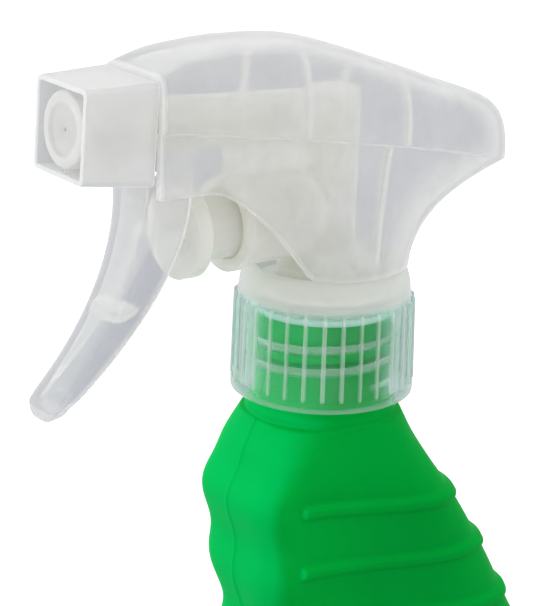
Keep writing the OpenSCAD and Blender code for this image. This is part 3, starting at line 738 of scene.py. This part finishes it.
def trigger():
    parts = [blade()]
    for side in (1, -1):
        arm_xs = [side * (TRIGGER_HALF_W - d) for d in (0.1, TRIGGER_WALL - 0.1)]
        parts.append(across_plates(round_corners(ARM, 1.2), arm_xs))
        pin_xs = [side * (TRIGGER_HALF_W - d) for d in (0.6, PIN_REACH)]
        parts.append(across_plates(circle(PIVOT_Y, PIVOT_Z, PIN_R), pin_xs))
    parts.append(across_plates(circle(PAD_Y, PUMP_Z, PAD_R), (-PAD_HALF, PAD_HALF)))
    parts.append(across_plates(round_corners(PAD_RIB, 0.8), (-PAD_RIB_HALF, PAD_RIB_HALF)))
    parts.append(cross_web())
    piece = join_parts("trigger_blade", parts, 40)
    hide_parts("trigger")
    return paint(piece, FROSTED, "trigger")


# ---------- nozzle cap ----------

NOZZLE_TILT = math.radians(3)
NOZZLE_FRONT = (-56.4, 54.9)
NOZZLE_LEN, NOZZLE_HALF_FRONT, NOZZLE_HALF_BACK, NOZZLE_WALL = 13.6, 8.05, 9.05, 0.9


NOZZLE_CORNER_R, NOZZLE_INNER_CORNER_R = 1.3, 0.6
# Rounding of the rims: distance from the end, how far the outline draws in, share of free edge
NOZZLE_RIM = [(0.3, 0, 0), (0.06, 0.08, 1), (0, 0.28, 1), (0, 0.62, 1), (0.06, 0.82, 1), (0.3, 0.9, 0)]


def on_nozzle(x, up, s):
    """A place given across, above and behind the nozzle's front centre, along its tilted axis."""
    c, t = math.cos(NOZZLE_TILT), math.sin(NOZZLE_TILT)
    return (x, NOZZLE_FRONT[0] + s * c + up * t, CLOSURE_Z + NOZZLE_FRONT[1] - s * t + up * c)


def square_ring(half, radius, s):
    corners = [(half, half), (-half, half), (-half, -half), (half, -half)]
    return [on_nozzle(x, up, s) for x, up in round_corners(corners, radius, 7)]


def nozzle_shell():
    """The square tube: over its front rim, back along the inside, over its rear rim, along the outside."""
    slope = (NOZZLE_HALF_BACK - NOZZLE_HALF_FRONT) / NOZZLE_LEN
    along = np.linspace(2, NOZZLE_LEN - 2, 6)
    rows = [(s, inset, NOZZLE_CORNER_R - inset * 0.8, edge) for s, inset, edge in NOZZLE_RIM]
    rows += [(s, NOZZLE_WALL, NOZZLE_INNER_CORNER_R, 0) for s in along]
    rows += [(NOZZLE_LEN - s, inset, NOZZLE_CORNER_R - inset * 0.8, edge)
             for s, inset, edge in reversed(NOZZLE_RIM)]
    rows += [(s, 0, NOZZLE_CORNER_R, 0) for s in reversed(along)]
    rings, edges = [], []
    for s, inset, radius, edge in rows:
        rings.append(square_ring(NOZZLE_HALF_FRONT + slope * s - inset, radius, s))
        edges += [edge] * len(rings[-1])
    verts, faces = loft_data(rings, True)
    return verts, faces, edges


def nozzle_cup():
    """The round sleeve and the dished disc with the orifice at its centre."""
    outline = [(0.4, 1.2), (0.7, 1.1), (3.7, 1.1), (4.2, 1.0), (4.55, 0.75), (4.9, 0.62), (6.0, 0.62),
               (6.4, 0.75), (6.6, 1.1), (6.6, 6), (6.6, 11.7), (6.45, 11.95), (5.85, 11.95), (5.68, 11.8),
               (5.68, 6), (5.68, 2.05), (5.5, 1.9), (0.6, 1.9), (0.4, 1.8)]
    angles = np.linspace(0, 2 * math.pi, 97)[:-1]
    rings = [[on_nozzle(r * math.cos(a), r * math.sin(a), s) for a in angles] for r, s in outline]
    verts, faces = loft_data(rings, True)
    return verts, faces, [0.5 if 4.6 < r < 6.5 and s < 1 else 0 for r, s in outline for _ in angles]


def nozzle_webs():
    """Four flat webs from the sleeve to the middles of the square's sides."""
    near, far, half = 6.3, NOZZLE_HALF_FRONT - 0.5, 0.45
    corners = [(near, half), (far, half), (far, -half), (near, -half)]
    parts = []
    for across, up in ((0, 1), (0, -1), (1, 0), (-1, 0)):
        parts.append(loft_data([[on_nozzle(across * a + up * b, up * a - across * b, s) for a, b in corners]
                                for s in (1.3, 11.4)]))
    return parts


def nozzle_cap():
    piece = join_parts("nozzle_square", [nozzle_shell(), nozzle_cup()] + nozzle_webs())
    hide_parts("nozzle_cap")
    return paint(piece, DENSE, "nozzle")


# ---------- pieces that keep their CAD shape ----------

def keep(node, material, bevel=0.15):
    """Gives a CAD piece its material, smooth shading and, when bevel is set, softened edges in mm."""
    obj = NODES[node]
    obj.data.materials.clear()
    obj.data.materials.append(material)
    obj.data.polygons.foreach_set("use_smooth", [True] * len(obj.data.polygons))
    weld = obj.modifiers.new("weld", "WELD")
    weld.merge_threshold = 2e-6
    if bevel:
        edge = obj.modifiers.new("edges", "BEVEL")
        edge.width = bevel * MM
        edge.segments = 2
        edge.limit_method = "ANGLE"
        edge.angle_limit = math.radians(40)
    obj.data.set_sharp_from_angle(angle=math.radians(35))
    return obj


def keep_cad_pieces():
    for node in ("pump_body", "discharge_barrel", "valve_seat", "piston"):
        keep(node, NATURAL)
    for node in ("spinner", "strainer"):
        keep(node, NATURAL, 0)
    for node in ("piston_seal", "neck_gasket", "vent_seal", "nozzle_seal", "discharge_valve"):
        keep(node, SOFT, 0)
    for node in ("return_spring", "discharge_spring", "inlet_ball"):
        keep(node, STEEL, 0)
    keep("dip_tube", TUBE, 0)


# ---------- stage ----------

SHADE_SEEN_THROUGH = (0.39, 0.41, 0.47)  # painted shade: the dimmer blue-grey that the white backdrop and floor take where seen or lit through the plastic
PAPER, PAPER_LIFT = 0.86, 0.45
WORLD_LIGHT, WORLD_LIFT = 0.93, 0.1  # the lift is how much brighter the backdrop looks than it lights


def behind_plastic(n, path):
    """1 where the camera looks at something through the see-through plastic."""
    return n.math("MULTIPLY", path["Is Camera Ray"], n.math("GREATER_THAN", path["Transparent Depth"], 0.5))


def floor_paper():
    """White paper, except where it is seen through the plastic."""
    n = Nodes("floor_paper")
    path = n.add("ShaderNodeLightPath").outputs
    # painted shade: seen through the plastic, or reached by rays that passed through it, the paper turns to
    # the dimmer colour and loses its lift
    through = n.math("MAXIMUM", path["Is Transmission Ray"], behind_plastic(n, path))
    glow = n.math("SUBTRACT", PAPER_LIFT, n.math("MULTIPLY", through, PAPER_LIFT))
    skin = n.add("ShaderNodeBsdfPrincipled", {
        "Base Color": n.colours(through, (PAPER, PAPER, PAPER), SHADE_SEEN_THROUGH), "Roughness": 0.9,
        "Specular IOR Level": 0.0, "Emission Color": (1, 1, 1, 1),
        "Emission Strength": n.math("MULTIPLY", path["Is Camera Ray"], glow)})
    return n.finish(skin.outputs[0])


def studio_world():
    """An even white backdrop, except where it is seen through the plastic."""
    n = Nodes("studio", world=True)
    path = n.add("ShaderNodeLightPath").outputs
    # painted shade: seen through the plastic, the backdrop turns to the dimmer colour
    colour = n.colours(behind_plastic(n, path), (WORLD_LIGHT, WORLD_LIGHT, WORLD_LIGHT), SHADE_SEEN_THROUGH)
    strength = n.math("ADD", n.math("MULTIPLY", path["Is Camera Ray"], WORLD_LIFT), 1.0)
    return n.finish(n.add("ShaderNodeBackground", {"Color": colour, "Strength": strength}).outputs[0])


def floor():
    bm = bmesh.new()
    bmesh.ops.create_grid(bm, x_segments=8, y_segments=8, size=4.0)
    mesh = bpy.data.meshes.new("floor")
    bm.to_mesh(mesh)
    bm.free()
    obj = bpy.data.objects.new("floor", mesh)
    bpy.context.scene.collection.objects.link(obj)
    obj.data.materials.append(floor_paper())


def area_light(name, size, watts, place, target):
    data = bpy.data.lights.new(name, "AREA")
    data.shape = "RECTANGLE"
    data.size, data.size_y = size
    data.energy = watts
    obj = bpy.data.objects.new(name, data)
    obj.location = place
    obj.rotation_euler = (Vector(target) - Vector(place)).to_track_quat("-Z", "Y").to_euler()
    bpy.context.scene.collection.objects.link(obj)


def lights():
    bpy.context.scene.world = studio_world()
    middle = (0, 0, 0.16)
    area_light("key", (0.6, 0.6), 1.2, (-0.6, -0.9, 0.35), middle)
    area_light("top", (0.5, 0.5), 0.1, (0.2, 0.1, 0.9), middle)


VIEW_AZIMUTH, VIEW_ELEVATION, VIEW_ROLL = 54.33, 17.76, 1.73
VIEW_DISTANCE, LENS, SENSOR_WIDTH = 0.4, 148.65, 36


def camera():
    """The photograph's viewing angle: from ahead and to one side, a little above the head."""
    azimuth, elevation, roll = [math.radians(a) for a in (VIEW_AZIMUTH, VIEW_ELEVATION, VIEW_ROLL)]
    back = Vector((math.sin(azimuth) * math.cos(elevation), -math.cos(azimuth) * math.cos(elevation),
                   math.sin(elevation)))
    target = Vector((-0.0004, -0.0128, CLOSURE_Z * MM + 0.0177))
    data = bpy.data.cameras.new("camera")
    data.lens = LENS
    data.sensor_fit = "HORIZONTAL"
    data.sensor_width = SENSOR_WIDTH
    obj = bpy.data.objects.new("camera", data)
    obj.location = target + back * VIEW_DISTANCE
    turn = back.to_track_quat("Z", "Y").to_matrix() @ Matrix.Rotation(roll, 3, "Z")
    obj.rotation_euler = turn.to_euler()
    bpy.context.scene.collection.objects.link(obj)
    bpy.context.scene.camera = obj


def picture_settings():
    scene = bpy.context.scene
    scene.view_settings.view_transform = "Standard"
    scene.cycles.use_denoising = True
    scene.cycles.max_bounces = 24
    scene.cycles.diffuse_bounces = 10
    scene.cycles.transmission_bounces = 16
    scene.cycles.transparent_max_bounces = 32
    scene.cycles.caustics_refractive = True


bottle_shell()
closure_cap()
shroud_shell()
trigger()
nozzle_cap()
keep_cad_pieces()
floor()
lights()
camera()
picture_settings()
---
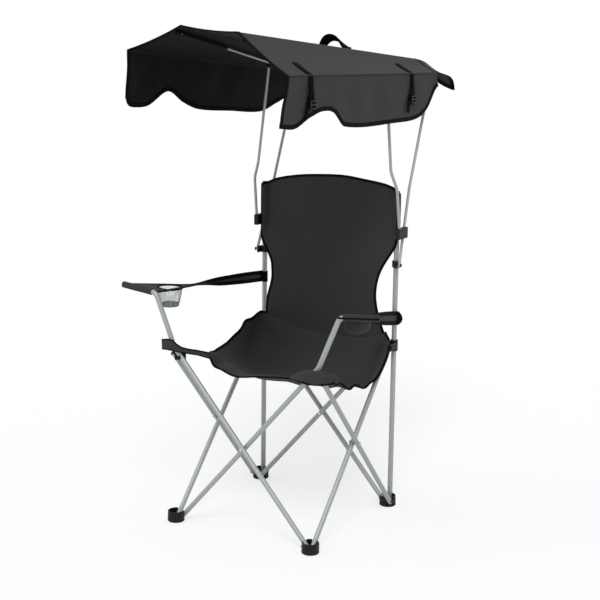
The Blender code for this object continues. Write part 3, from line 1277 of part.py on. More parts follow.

### TASK BRIEF
Reproduce exactly the lines from the line with "Keep writing the" through the line with "return [on_nozzle(x, up, s)", both end lines included, and only those lines.

### ANSWER TO THE PROBLEM
Keep writing the OpenSCAD and Blender code for this image. This is part 3, starting at line 738 of scene.py. This part finishes it.
def trigger():
    parts = [blade()]
    for side in (1, -1):
        arm_xs = [side * (TRIGGER_HALF_W - d) for d in (0.1, TRIGGER_WALL - 0.1)]
        parts.append(across_plates(round_corners(ARM, 1.2), arm_xs))
        pin_xs = [side * (TRIGGER_HALF_W - d) for d in (0.6, PIN_REACH)]
        parts.append(across_plates(circle(PIVOT_Y, PIVOT_Z, PIN_R), pin_xs))
    parts.append(across_plates(circle(PAD_Y, PUMP_Z, PAD_R), (-PAD_HALF, PAD_HALF)))
    parts.append(across_plates(round_corners(PAD_RIB, 0.8), (-PAD_RIB_HALF, PAD_RIB_HALF)))
    parts.append(cross_web())
    piece = join_parts("trigger_blade", parts, 40)
    hide_parts("trigger")
    return paint(piece, FROSTED, "trigger")


# ---------- nozzle cap ----------

NOZZLE_TILT = math.radians(3)
NOZZLE_FRONT = (-56.4, 54.9)
NOZZLE_LEN, NOZZLE_HALF_FRONT, NOZZLE_HALF_BACK, NOZZLE_WALL = 13.6, 8.05, 9.05, 0.9


NOZZLE_CORNER_R, NOZZLE_INNER_CORNER_R = 1.3, 0.6
# Rounding of the rims: distance from the end, how far the outline draws in, share of free edge
NOZZLE_RIM = [(0.3, 0, 0), (0.06, 0.08, 1), (0, 0.28, 1), (0, 0.62, 1), (0.06, 0.82, 1), (0.3, 0.9, 0)]


def on_nozzle(x, up, s):
    """A place given across, above and behind the nozzle's front centre, along its tilted axis."""
    c, t = math.cos(NOZZLE_TILT), math.sin(NOZZLE_TILT)
    return (x, NOZZLE_FRONT[0] + s * c + up * t, CLOSURE_Z + NOZZLE_FRONT[1] - s * t + up * c)


def square_ring(half, radius, s):
    corners = [(half, half), (-half, half), (-half, -half), (half, -half)]
    return [on_nozzle(x, up, s) for x, up in round_corners(corners, radius, 7)]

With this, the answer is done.